There is no doubt that things are changing, technology opportunities are coming at a faster pace, data is coming in a richer variety at a higher velocity and in increasingly larger amounts. We are faced with the challenge that more choices can make life more complicated unless we have a decision support approach to operations. There are two ways to view this acceleration in technology, either as a challenge or as an opportunity. It seems to be that the companies we discuss about in this article see technology changes as opportunity and deliver high-quality services to consumers in a successful manner.

I feel obliged to conclude this article by re-stating that I really don’t expect companies like Uber, WAYZ or Google to ever operate toll roads. There is simply just too much specialist knowledge that resides with current toll road operators for companies like this to even think they can attempt to enter the market. There are also significant public service elements to many toll roads that may not suit an aggressively commercial company.

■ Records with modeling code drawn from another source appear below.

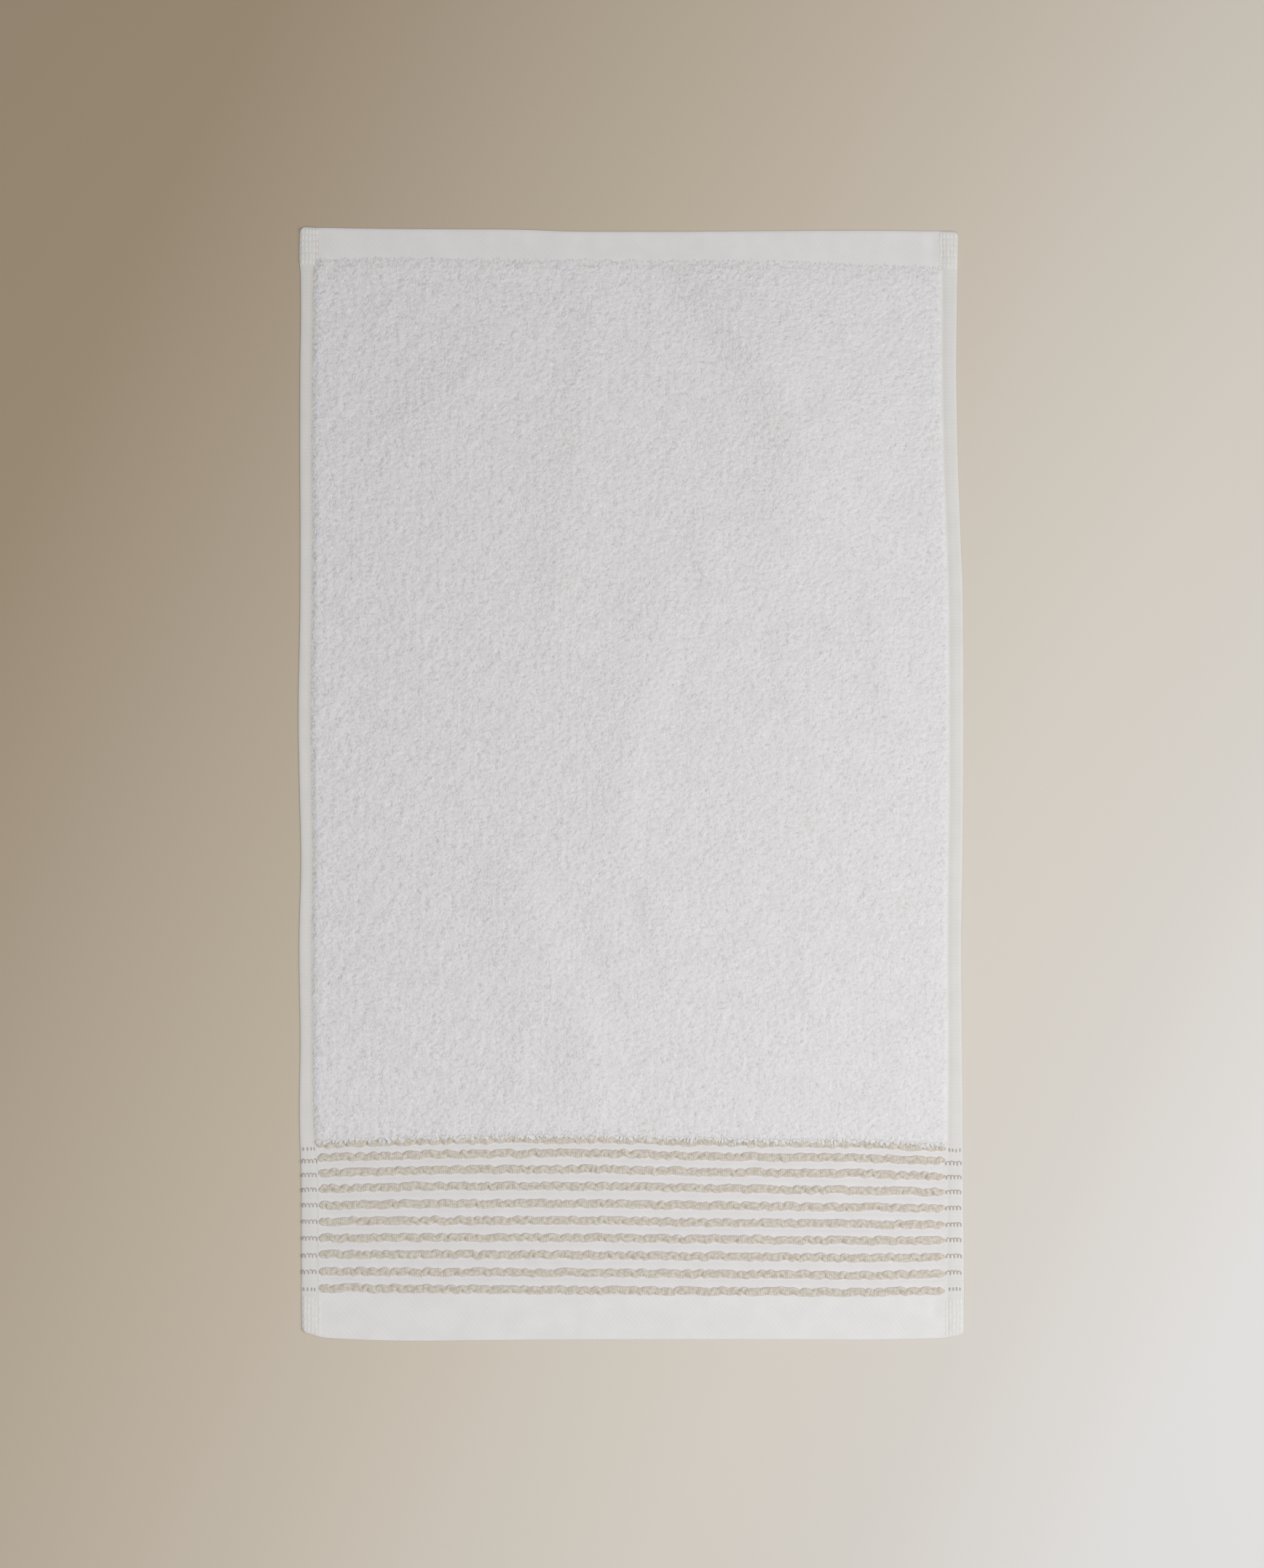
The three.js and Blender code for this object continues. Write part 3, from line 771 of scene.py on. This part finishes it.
# %% Scatter the loops over the field
LOOP_PITCH = 1.98 * MM
LOOP_LENGTH = 2.6 * MM
LOOP_RADIUS = 0.60 * MM
LOOP_RISE = 0.18 * MM
LOOP_SQUASH = 0.32
LOOP_SIDES = 3
LOOP_SOFTNESS = 0.9
LOOP_LEAN, LOOP_SCATTER = 0.4, 0.5
SIDE_MARGIN, END_OVERLAP = 1.2 * MM, 0.2 * MM
random = np.random.default_rng(7)


def loops(x, y, angle, length, rise, radius, sink=0.2 * MM):
    """Paths and radii of loops that start at x and y and lean towards an angle."""
    count = len(x)
    ahead = np.stack([np.cos(angle), np.sin(angle)], axis=-1)
    aside = ahead[:, ::-1] * (-1, 1) * random.normal(0, 0.3 * MM, (count, 1))
    share = np.array([0.0, 0.3, 0.7, 1.0])
    bow = np.array([0.0, 1.0, 0.9, 0.0])
    flat = np.stack([x, y], axis=-1)[:, None] + ahead[:, None] * share[:, None] * length[:, None, None]
    flat = flat + aside[:, None] * bow[:, None]
    ground = height_of_cloth(flat[..., 0], flat[..., 1])
    sunk = np.full(count, -sink)
    tops = np.stack([sunk, rise, rise * random.uniform(0.65, 1.05, count), sunk], axis=-1)
    paths = np.concatenate([flat, (ground + tops)[..., None]], axis=-1)
    radii = radius[:, None] * random.uniform(0.9, 1.1, (count, 2))
    return paths, radii


in_row = int((right_seam(0.0) - left_seam(0.0)) / LOOP_PITCH)
in_column = int((hem_seam(0.0) - RIB_LINES[0](0.0) - RIB_WIDTH / 2) / LOOP_PITCH)
column, row = (v.ravel() for v in np.meshgrid(np.arange(in_row), np.arange(in_column)))
share_across = (column + random.uniform(0.1, 0.9, column.size)) / in_row
share_along = (row + random.uniform(0.0, 1.0, row.size)) / in_column
# A rough place along the towel to begin with, which the turns make exact
y = 0.3 - 0.5 * share_along
for turn in range(CROSSING_TURNS):
    x = left_seam(y) + SIDE_MARGIN + (right_seam(y) - left_seam(y) - 2 * SIDE_MARGIN) * share_across
    top, foot = hem_seam(x) - END_OVERLAP, RIB_LINES[0](x) + RIB_WIDTH / 2 - END_OVERLAP
    y = top + (foot - top) * share_along
lean = LOOP_LEAN * (drift(x, y, 30 * MM, 3) + drift(x, y, 8 * MM, 4))
angle = -np.pi / 2 + lean + random.normal(0, LOOP_SCATTER, x.size)
length = LOOP_LENGTH * random.uniform(0.6, 1.4, x.size)
rise = LOOP_RISE * (1 - 1.2 * x + 0.2 * drift(x, y, 9 * MM, 5) + random.normal(0, 0.35, x.size))
x -= np.cos(angle) * length / 2
y -= np.sin(angle) * length / 2
radius = LOOP_RADIUS * random.uniform(0.75, 1.25, x.size)
paths, radii = loops(x, y, angle, length, rise, radius)
print(f"{x.size} loops, {in_row} in a row and {in_column} rows")

# %% Colour the loops and join them into pieces
PILE_PIECES = 4
COOL_TINT = (0.978, 0.998, 1.022)
COOL_SIZE, TONE_SIZE = 9 * MM, 4 * MM
TONE_RANGE = (0.97, 1.02)


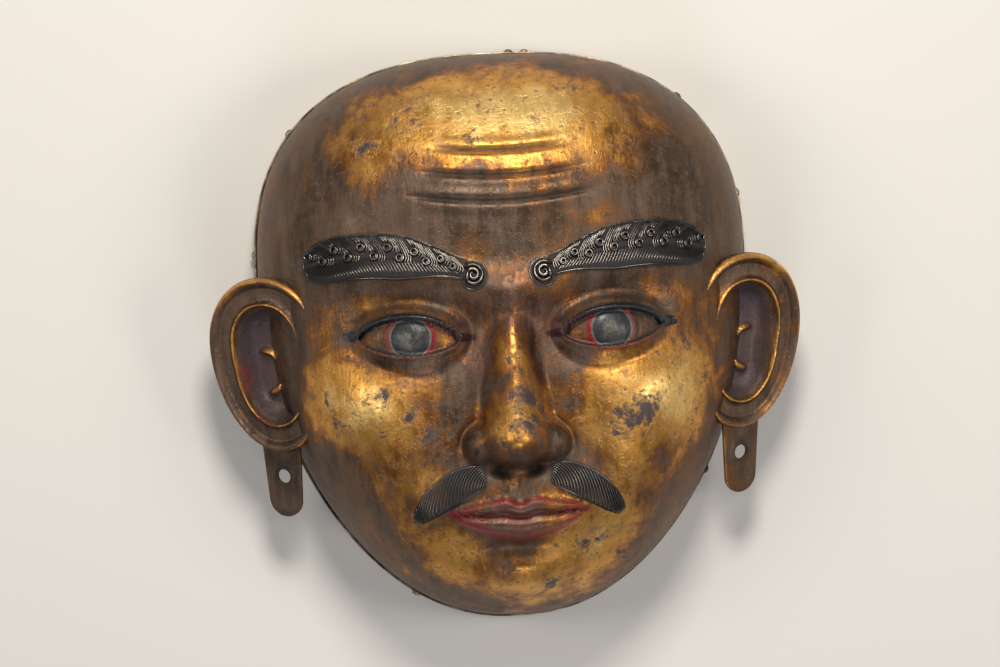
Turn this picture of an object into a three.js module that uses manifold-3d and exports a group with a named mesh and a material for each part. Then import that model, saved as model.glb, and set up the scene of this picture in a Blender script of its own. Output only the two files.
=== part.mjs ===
// A hollow bronze wall mask: the front of a bald head with curled brows, moustache tufts and long pierced ears.
// It lies on its back edge with the face up. Millimetres, +Z out of the face, +Y towards the crown, +X to the
// mask's own left. The origin is the middle of the outline, on the plane of the back edge.
import * as THREE from "three";
import { mergeVertices } from "three/addons/utils/BufferGeometryUtils.js";
import Module from "manifold-3d";

const wasm = await Module();
wasm.setup();

// Driving dimensions of the head
const headWidth = 330;
const headHeight = 380;
const headDepth = 126; // back edge to the level that the face is carved on
const skirtHeight = 16; // straight wall above the back edge
const wallThickness = 2;

// Edge band, riveted round the skirt
const bandHeight = 12; // level of its upper edge
const bandFoot = 1.5; // level of its lower edge, clear of the ground
const bandThickness = 2;
const fitGap = 0.3; // between any two pieces
const sliver = 0.03; // edges shorter than this are merged away

// Rivets through band and skirt
const rivetAngles = [-46.5, 14, 40.5, 80.5, 84.8, 145.5, 175, 250.5]; // degrees round the edge, from +X
const rivetLevel = 6.5;
const shankDiameter = 3.2;
const rivetHeadDiameter = 6.4;
const rivetHeadHeight = 2.2;
const tailDiameter = 5.4;
const tailHeight = 1.3;

// Ears, with a long lobe hanging behind the lower rim
const earHeight = 118;
const earReach = 43.5; // from the plate's middle to its outer rim
const earMiddle = 13; // the plate's middle, outwards from the root
const earCentreY = -11.5;
const earRootHeight = 67; // where the plate leaves the head, above the back edge
const earFlareDegrees = 28; // how far the plate turns back from the plane of the face
const earTiltDegrees = 10; // lower end backwards
const earLeanDegrees = 9; // top outwards
const earWall = 2.6;
const rimWidth = 7;
const rimRise = 4.5;
const foldDistance = 18; // from the outer edge to the inner fold
const foldWidth = 2.2;
const foldRise = 2.5;
const bowlDepth = 11;
const bowlSlope = 12; // from the fold to the bowl's floor
const ridgeLength = 14; // two short ridges in the bowl
const ridgeWidth = 4.4;
const ridgeRise = 3;
const lobeWidth = 31;
const lobeLength = 70;
const lobeMiddle = 10; // outwards from the root
const lobeHoleDiameter = 9.5;

// Hair, raised on the sheet
const browRise = 4;
const browHalfWidth = 14.5;
const browLocks = 13;
const moustacheRise = 3;
const moustacheHalfWidth = 8.5;
const volutePitch = 8.5; // radius of the curl at the brow's inner end
const stripEnd = 2; // rounding of the ends

// Mesh density
const aroundHead = 80;
const outerRings = 32;
const innerRings = 13;
const shellTolerance = 0.25; // flat facets within this are joined

// The face is carved on a canon: a head 330 parts wide and 380 parts high, an eye 66 parts wide, and the eyes
// on the middle line. All forms below are given in these parts.
const canonWidth = 330;
const canonHeight = 380;
const partX = headWidth / canonWidth;
const partY = headHeight / canonHeight;

const midLine = 48; // parts above the middle, where the head is widest
const crownPower = 2.5; // outline above that line
const jawPower = 2.3; // and below it
const jawTaper = 0.15;
const crownRound = 2.45;
const jawRound = 4.2;
const domeRound = 2.2; // higher is boxier in side view
const blendWidth = 0.12; // share of the dome over which the carving fades out above the skirt

const clamp = (t) => Math.min(Math.max(t, 0), 1);
const ease = (t) => clamp(t) ** 2 * (3 - 2 * clamp(t));
const bell = (d, width) => Math.exp(-((d / width) ** 2));
const bump = (x, y, cx, cy, sx, sy) => bell(x - cx, sx) * bell(y - cy, sy);

function ball(x, y, cx, cy, rx, ry) {
  const inside = 1 - ((x - cx) / rx) ** 2 - ((y - cy) / ry) ** 2;
  return inside > 0 ? Math.sqrt(inside) : inside;
}

function smoothMax(a, b, k) {
  const h = clamp(0.5 + (0.5 * (a - b)) / k);
  return b + (a - b) * h + k * h * (1 - h);
}

// Outline of the head, in parts
const taperAt = (y) =>
  1 - jawTaper * clamp((midLine - y) / (canonHeight / 2 + midLine)) ** 2;
const reachY = (above) => canonHeight / 2 + (above ? -midLine : midLine);

function rimRadius(theta) {
  const above = Math.sin(theta) >= 0;
  const power = above ? crownPower : jawPower;
  const acrossShare = Math.abs(Math.cos(theta) / (canonWidth / 2));
  const upShare = Math.abs(Math.sin(theta) / reachY(above));
  return (acrossShare ** power + upShare ** power) ** (-1 / power);
}

const domePower = (theta) =>
  crownRound +
  (jawRound - crownRound) * Math.max(-Math.sin(theta), 0) ** 2;

// Broad forms: forehead, brow ridge, sockets, cheeks, muzzle and chin
function broadForms(x, y) {
  const side = Math.abs(x);
  let rise = 6 * bump(x, y, 0, 95, 80, 52);
  rise += 6.5 * bell(y - browLine(side) + 4, 14) * ease((140 - side) / 50);
  rise += 3 * bump(x, y, 0, 30, 18, 14);
  rise -= 5 * bump(side, y, 142, 10, 24, 44);
  rise -= 11 * bump(side, y, 56, 3, 30, 19);
  rise -= 5 * bump(side, y, 31, 6, 12, 16);
  rise += 8 * bump(side, y, 92, -44, 36, 27);
  rise += 7 * bump(side, y, 66, -82, 32, 34);
  rise += 15 * bump(x, y, 0, -113, 54, 32);
  rise -= 3.5 * bump(side, y, 52, -96, 12, 22);
  rise += 13 * bump(x, y, 0, -160, 36, 20);
  rise -= 6.5 * bump(x, y, 0, -139, 34, 8);
  return rise;
}

function browLine(side) {
  const along = Math.min(Math.max((side - 24) / 112, -0.2), 1.1);
  return 35 + 15 * Math.sin(along * Math.PI * 0.74) - (4 * (side - 24)) / 112;
}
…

My goal in writing this article is to use a future vision as a playful way to define a framework for uncovering some insights and lessons from how these companies operate very successfully in commercial marketplaces. If I have offended you by writing this article, then I apologize, this was not my intent. If it provokes you into thought and action, then it has achieved my purpose.

As William Shakespeare so eloquently put it

“If we shadows have offended, think but this, and all is mended— that you have but slumbered here while these visions did appear. And this weak and idle theme, no more yielding but a dream, gentles, do not reprehend. If you pardon, we will mend.”